Дорожка, выложенная кирпичом, вела в середину сада, где возвышался сложенный из кирпичей дом. В доме была только одна большая комната в 15 окон, деревянные решетчатые переплеты которых могли подыматься и опускаться, как жалюзи. Терраса была окружена глубоким рвом, в котором журчала вода, пробегая под четырьмя мостиками.
Ни один луч солнца не проникал сквозь густую сень развесистых ив, окружавших этот дом, построенный для Якуб-бека. Вода журчала в каналах, ветер шелестел в ветвях ив, полуденная жара, доходившая на солнце до 38 градусов, не распространялась сюда, и температура оставалась здесь 10 градусами прохладнее. Даже песчаные бураны, обычные в этих местах в это время года, не нарушали моего покоя.
В доме была всего одна дверь. Вдоль остальных трех внутренних стен комнаты шел широкий деревянный помост в метр вышины, так что оставалась свободной только середина комнаты с каменным полом. Этот помост мы убрали коврами и моими сундуками. В одном углу устроили мне на помосте постель, на помосте же я и сидел, поджав по-азиатски ноги, перед моим письменным столом — одним из сундуков и работал часто далеко за полночь. В общем, выходило что-то вроде кабинета ученого; разбросанные дорожные предметы придавали комнате живописный вид.

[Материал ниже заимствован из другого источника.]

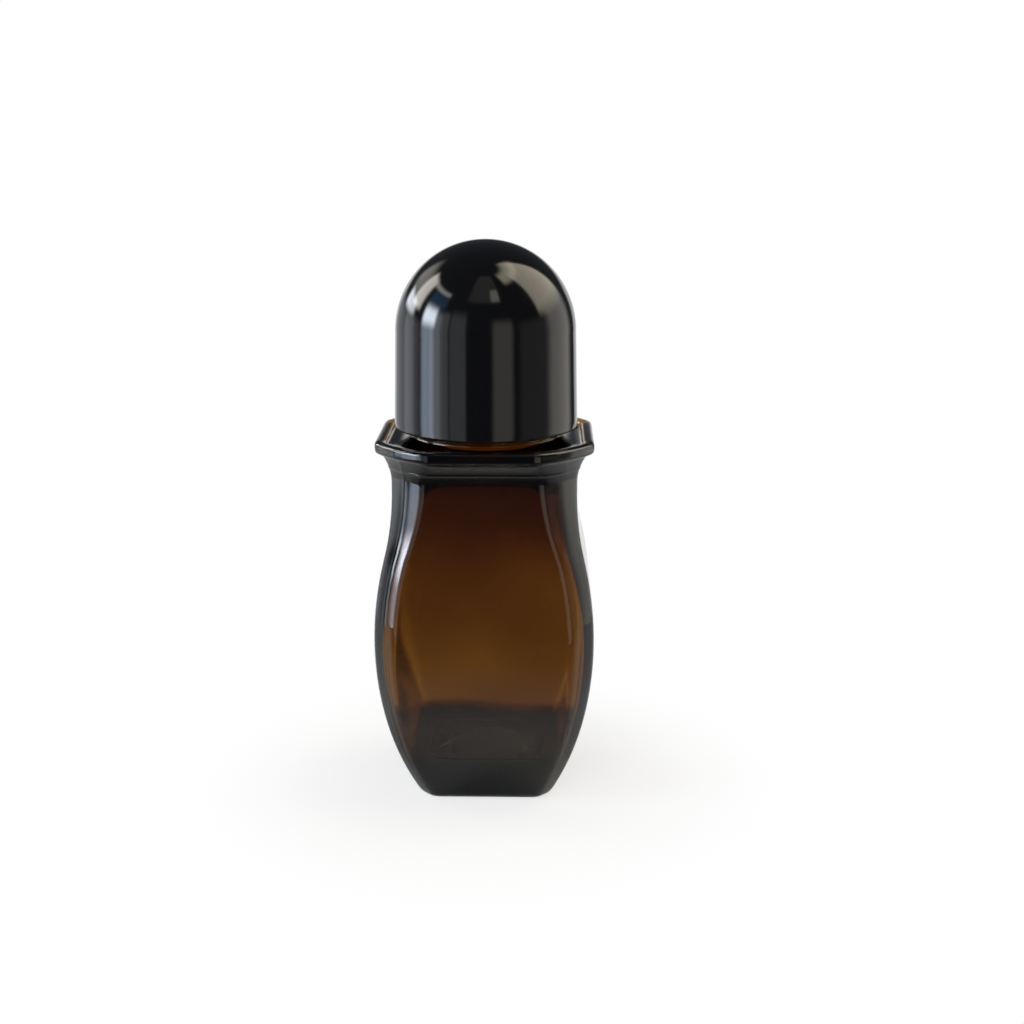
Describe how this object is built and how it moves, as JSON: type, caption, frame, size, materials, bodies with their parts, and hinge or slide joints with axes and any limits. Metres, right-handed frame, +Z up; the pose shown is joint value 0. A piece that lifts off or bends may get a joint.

Кухня помещалась в маленькой мазанке около входных ворот сада, и, чтобы не мешать мне без надобности в моем уединении, Ислам-бай провел звонок между обоими помещениями. Ел я всего два раза в день. Прежде всего являлся Ислам-бай и провозглашал: «Аш-таяр, тюря!» («Пилав готов, господин!»), накрывал скатертью местечко около меня на помосте и подавал кушанья. Они состояли из пилава, т.е. риса с луком и бараниной, шурпы, т.е. супа с зеленью и мозгом, свежего хлеба, кислого молока, чаю с сахаром и сливками, яиц, огурцов, дынь, винограда и абрикосов. Да, мне жилось, как у Христа за пазухой!
Обыкновенно все общество мое составлял Джолдаш. Туземцы почтительно величали его «Джолдаш-ахун», т.е.
Как я наслаждался покоем в этом чудном саду, среди полной тишины, куда не достигал ни один звук с шумного базара, ни единое дуновенье ветра из нездорового, антисанитарного города! Испытываемому мной чувству полного наслаждения жизнью немало способствовало, вероятно, то обстоятельство, что нынешнее мое существование представляло такой огромный контраст с переходами по пустыням, и то, что письма с родины содержали одни добрые вести.
После обеда я гулял некоторое время по саду, вдыхая аромат зреющих тутовых ягод и персиков и пышных роз. Иногда ко мне подбегала и заигрывала со мной ручная лань с голубым бантиком и бубенчиком. Словом, это был самый чудный уголок для отшельника, чистый рай, в котором не хватало только Евы.